Even on existing ice road routes, "I don't see a real major problem for some time to come," because planners can compensate for shorter seasons by concentrating traffic during those times, said John Zigarlick, chairman of Nuna Logistics, which builds the 600 km diamond mine road that is featured on the television series Ice Road Truckers.

And use of improved water access could help to offset winter road declines, he said.

There is little doubt that the prospect of Arctic shipping is already stirring significant global interest. South Korea recently built an icebreaker. Chinese researchers now regularly work alongside Canadian scientists in the North. The minds behind Winnipeg's CentrePort Canada logistics hub envision a future where goods from China travel not to Vancouver but by rail to Murmansk, by ship to Churchill, and by rail to the rest of North America - a route that, they believe, can trim current transit times.
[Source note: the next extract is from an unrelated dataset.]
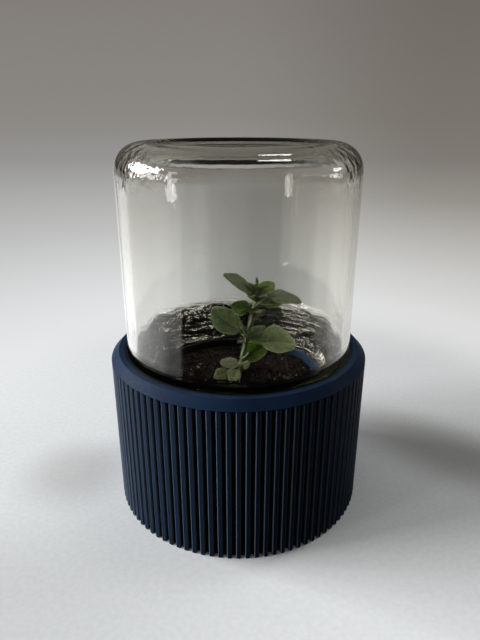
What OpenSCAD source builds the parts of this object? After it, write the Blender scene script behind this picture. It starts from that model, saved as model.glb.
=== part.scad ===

Scientists, however, say one thing is clear: The ice is melting so rapidly that even the UCLA forecast may be conservative. Fifteen years ago, 80 per cent of the Arctic basin was covered in concrete-like multiyear ice that poses a major shipping hazard. Today, that has decreased to 16-18 per cent, said David Barber, a professor at the University of Manitoba and Canada Research Chair in Arctic Systems Science.

"At the trajectory we're on, we're going to be out of multiyear ice very quickly in the northern hemisphere," he said. "People argue right now the North East Passage is already open. I would say you'll be able to use the over-the-pole route very soon as well."